## Direction
Search the data for the word "caption". Reproduce every line where it is found.
====== Available records
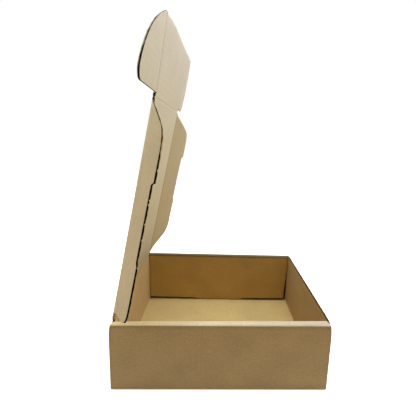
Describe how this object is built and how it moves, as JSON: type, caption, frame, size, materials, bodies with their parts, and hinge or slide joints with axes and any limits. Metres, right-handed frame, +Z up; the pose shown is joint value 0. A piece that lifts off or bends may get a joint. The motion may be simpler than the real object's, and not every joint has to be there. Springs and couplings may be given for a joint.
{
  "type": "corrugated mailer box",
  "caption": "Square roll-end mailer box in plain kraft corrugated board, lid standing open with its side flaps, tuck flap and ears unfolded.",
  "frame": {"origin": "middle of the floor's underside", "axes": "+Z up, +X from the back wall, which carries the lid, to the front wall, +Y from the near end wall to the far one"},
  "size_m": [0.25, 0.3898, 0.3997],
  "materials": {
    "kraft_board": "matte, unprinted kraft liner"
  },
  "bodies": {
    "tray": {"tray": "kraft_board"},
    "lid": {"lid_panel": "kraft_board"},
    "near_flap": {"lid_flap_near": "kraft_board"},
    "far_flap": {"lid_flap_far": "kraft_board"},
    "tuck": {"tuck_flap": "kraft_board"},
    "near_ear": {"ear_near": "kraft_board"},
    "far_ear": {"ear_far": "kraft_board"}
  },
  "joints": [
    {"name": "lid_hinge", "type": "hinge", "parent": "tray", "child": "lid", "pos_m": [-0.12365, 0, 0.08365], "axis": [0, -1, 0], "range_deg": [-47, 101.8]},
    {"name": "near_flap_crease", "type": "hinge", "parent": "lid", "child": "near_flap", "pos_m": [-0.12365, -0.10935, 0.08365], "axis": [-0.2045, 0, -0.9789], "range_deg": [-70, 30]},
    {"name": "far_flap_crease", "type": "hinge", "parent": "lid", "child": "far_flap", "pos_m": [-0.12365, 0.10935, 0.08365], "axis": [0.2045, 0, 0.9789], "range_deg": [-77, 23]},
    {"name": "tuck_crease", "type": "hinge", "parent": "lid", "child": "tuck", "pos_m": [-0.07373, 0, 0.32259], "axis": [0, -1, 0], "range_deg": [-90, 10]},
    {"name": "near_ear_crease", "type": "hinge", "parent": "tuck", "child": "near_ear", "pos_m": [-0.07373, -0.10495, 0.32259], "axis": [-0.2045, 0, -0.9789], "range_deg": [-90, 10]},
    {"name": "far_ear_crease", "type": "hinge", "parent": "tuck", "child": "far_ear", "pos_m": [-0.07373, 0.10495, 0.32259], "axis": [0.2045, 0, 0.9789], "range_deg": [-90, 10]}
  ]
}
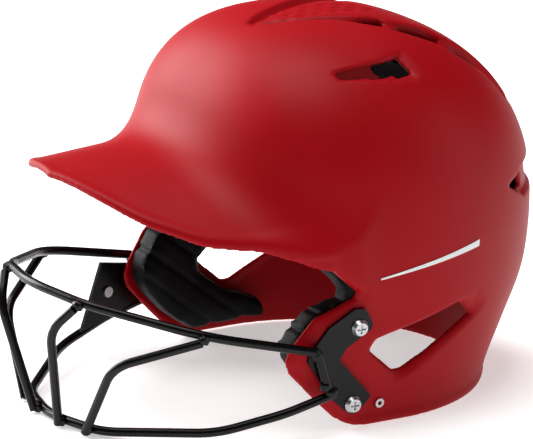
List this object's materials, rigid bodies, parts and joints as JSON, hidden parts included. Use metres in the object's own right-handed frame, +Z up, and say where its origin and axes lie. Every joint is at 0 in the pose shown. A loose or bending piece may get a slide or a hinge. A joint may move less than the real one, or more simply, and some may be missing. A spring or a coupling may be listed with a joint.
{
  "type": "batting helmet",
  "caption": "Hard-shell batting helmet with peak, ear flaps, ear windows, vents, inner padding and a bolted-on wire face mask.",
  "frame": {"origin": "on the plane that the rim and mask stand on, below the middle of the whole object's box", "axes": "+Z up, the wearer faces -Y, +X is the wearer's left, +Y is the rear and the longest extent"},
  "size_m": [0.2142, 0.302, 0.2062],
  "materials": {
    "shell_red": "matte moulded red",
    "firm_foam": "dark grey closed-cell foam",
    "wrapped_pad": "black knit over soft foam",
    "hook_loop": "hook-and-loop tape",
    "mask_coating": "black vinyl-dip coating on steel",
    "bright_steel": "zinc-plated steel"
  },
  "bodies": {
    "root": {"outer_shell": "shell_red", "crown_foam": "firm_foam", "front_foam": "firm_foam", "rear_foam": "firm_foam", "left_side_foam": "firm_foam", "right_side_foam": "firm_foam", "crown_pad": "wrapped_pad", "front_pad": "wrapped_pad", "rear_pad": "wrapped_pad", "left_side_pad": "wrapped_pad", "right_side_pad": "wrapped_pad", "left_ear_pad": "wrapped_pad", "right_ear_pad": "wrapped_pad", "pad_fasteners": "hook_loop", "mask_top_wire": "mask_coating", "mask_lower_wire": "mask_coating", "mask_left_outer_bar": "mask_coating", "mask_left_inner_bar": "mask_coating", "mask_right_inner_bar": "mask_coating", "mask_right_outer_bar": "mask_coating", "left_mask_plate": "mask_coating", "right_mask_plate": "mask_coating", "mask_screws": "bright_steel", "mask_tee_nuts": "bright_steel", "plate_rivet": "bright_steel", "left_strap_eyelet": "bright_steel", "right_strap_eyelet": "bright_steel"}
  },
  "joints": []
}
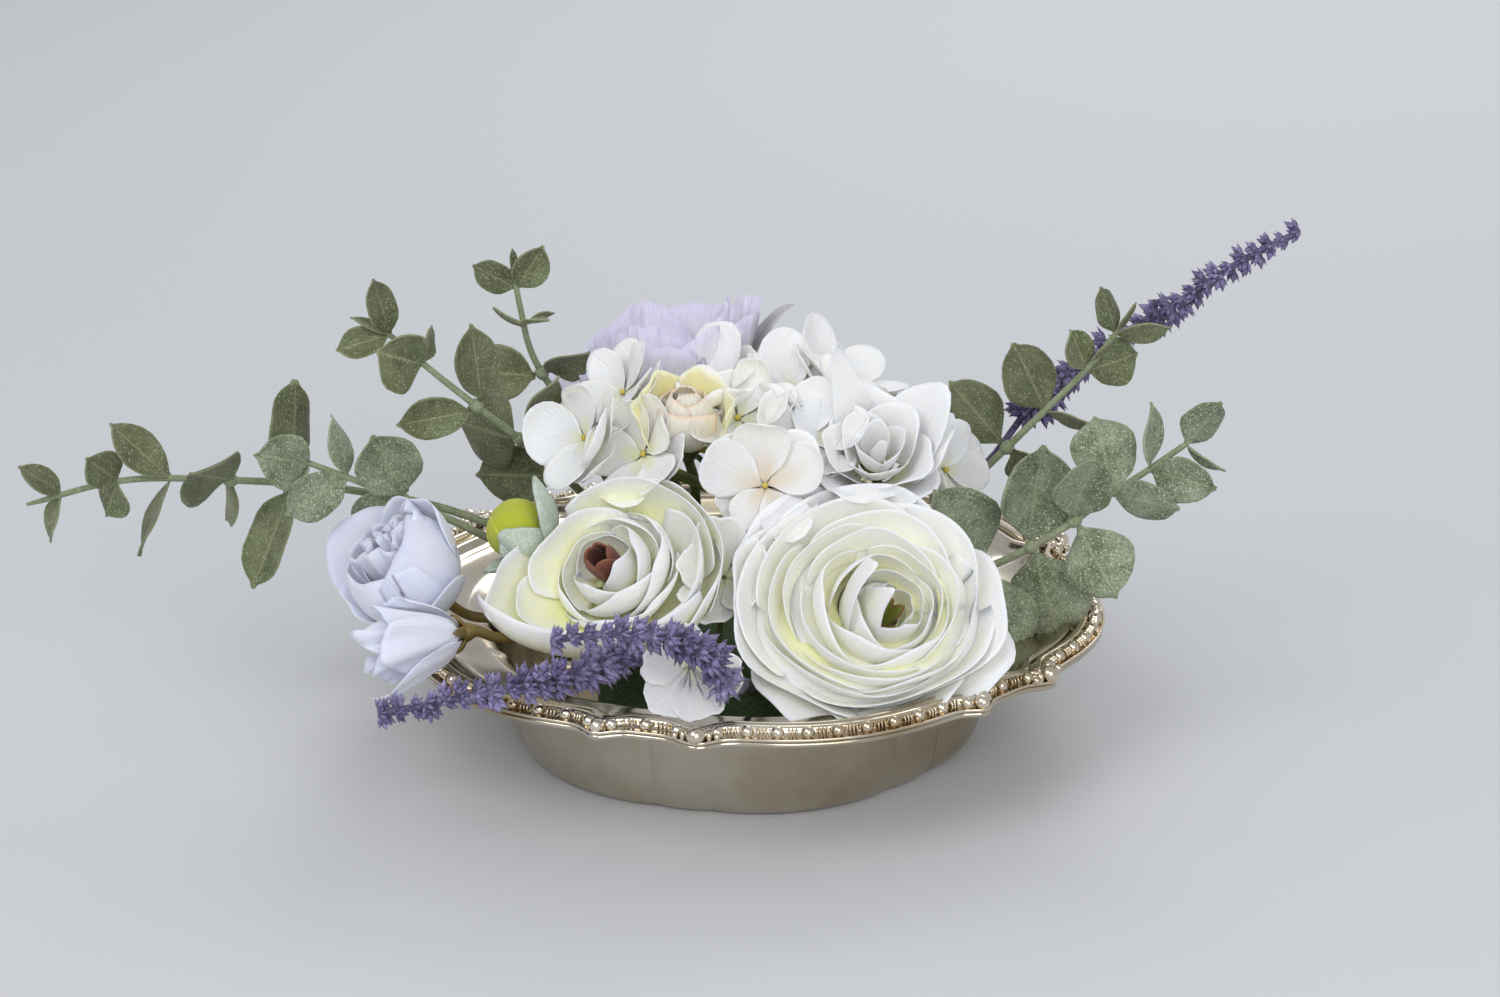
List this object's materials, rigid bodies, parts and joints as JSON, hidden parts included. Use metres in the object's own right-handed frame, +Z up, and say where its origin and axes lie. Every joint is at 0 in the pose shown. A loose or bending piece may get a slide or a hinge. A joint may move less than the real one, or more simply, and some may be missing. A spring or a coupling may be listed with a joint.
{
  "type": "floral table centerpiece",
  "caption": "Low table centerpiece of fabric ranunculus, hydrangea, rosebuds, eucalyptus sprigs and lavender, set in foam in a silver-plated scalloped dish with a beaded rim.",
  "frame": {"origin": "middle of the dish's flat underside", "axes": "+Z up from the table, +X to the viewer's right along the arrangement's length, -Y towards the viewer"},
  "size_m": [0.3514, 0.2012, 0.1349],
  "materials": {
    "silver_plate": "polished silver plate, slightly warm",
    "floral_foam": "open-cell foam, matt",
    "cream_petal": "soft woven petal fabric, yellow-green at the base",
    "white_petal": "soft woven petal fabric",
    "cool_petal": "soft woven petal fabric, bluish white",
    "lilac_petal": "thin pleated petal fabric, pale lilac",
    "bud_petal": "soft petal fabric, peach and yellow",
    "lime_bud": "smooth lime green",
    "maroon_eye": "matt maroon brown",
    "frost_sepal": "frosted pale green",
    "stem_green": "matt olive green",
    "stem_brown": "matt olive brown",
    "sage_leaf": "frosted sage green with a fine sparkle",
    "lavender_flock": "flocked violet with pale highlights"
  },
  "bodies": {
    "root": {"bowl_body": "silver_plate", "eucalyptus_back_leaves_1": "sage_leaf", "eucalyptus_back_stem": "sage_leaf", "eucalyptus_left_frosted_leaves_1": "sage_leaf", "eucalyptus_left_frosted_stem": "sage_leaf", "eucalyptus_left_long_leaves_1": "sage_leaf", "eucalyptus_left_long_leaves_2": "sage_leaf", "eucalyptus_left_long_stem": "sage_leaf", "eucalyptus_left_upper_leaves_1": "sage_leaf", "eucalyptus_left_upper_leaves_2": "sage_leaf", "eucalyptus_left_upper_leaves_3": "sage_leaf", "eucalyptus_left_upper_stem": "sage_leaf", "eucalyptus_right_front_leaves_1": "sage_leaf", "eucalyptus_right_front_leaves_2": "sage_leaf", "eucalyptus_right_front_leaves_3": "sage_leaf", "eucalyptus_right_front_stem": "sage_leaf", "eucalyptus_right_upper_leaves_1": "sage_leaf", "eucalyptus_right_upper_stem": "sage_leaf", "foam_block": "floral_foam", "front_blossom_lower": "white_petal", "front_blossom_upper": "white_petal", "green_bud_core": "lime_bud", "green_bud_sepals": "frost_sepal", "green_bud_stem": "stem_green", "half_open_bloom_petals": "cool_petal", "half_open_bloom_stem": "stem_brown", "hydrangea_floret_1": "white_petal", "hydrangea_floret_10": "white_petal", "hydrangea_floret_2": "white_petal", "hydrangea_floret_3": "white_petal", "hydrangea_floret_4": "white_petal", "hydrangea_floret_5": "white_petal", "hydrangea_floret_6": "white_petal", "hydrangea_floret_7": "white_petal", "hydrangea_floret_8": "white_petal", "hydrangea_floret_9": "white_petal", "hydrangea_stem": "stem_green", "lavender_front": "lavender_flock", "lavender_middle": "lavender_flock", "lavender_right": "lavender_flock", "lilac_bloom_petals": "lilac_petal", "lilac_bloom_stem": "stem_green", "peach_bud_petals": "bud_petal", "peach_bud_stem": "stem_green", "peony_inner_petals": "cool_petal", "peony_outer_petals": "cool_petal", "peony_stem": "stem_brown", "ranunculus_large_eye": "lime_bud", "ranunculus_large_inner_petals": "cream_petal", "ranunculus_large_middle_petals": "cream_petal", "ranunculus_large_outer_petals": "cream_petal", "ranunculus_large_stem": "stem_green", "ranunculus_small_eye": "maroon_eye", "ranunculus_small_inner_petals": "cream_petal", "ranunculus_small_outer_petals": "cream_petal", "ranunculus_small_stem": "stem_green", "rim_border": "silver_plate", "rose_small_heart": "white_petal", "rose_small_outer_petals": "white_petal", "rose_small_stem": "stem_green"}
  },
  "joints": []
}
============
## Response to the task
Describe how this object is built and how it moves, as JSON: type, caption, frame, size, materials, bodies with their parts, and hinge or slide joints with axes and any limits. Metres, right-handed frame, +Z up; the pose shown is joint value 0. A piece that lifts off or bends may get a joint. The motion may be simpler than the real object's, and not every joint has to be there. Springs and couplings may be given for a joint.
  "caption": "Square roll-end mailer box in plain kraft corrugated board, lid standing open with its side flaps, tuck flap and ears unfolded.",
  "caption": "Hard-shell batting helmet with peak, ear flaps, ear windows, vents, inner padding and a bolted-on wire face mask.",
  "caption": "Low table centerpiece of fabric ranunculus, hydrangea, rosebuds, eucalyptus sprigs and lavender, set in foam in a silver-plated scalloped dish with a beaded rim.",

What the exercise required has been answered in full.